String Operations Available

  1. Strip
  2. Occursin
  3. Replace
  4. Regex Match
  5. Split

Strip

Remove leading and trailing whitespace or specific characters from text values.

Functionality:

  • Remove whitespace from both ends of text
  • Remove specific characters by providing a pattern
  • Useful for cleaning data with inconsistent spacing
  • Only removes characters from the beginning and end of strings, not from the middle

Example: Removing suffix " POSTDOSE" from time point descriptions.

Dataset: PC dataset

Configuration:

  • Operation: Strip
  • Column: PCTPT (PK Time Point)
  • Pattern: POSTDOSE (note the leading space)
  • Output Column: time_only (optional - leave empty to modify in-place)

Result: Removes the " POSTDOSE" suffix, leaving only the time value

  • "0-HR POSTDOSE" → "0-HR"
  • "0.05-HR POSTDOSE" → "0.05-HR"
  • "0.5-HR POSTDOSE" → "0.5-HR"
  • "1-HR POSTDOSE" → "1-HR"
  • "24-HR POSTDOSE" → "24-HR"
  • "PREDOSE" → "PREDOSE" (no change - doesn't contain the pattern)

Occursin

Check whether a pattern or substring exists within text values, returning true or false.

Functionality:

  • Search for literal text within text values
  • Returns a boolean (true/false) column indicating whether the pattern was found
  • Case-sensitive matching (e.g., "postdose" will not match "POSTDOSE")
  • Searches anywhere within the string (beginning, middle, or end)
  • Useful for filtering or flagging records that contain specific text

Example: Identifying post-dose time points.

Dataset: PC dataset

Configuration:

  • Operation: Occursin
  • Column: PCTPT (PK Time Point)
  • Pattern: POSTDOSE
  • Output Column: is_postdose (required — Occursin always creates a new boolean column to preserve the original text column)

Result: Returns true/false indicating if "POSTDOSE" substring exists

  • "0-HR POSTDOSE" → true
  • "0.05-HR POSTDOSE" → true
  • "1-HR POSTDOSE" → true
  • "24-HR POSTDOSE" → true
  • "PREDOSE" → false
  • "Screening" → false

Replace

Replace occurrences of a pattern or substring with a new value.

Functionality:

  • Find and replace literal text
  • Replace all occurrences within each text value
  • Case-sensitive matching (e.g., "ng/ml" will not match "ng/mL")
  • Replaces every occurrence within the string, not just the first match
  • For flexible replacements with patterns, use Regex Match instead

Example: Standardizing lower limit of quantification units.

Dataset: PC dataset

Configuration:

  • Operation: Replace
  • Column: PCLLOQ (Lower Limit of Quantification)
  • Pattern: ng/mL
  • Replacement: NG_ML
  • Output Column: standardized_unit (optional - leave empty to modify in-place)
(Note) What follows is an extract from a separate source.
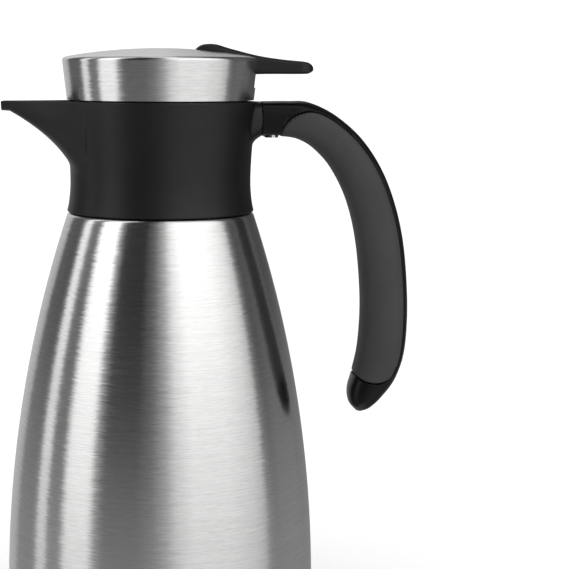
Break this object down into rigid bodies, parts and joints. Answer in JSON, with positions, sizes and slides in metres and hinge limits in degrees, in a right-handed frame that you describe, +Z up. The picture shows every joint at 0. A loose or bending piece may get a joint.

Result: Replaces the unit format for all 1536 rows

  • "ng/mL" → "NG_ML"
  • "ng/mL" → "NG_ML"

(All LLOQ values have the same unit in this dataset)

Regex Match

Extract structured data from text using regular expressions with capture groups. This powerful operation allows you to parse complex text patterns and split information into separate columns.

Functionality:

  • Use regex patterns with capture groups () to extract specific portions of text
  • Each capture group creates a new column with extracted values
  • Automatically detects the number of capture groups and creates corresponding output column fields
  • Optional Flags field to control matching behavior (case sensitivity, multiline, dotall)
  • Output column(s) are required — Regex Match always writes to new columns to preserve the original text column
  • Without capture groups, returns boolean (true/false) indicating if pattern matches
  • Returns missing for rows where the pattern doesn't match

Example 1: Basic Pattern Without Flags (Single Capture Group)

Extract subject numbers from USUBJID identifiers.

Dataset: PC dataset

Configuration:

  • Operation: Regex Match
  • Column: USUBJID (Unique Subject ID)
  • Pattern: DAPA01-(\d{3}) (captures 3 digits after "DAPA01-")
  • Flags: `` (empty - case-sensitive, default behavior)
  • Output Column: subject_number

Result: Extracts the 3-digit subject ID from all 1536 rows

  • "DAPA01-001" → "001"
  • "DAPA01-002" → "002"
  • "DAPA01-010" → "010"
  • "DAPA01-101" → "101"

Example 2: Multiple Capture Groups (Multiple Output Columns)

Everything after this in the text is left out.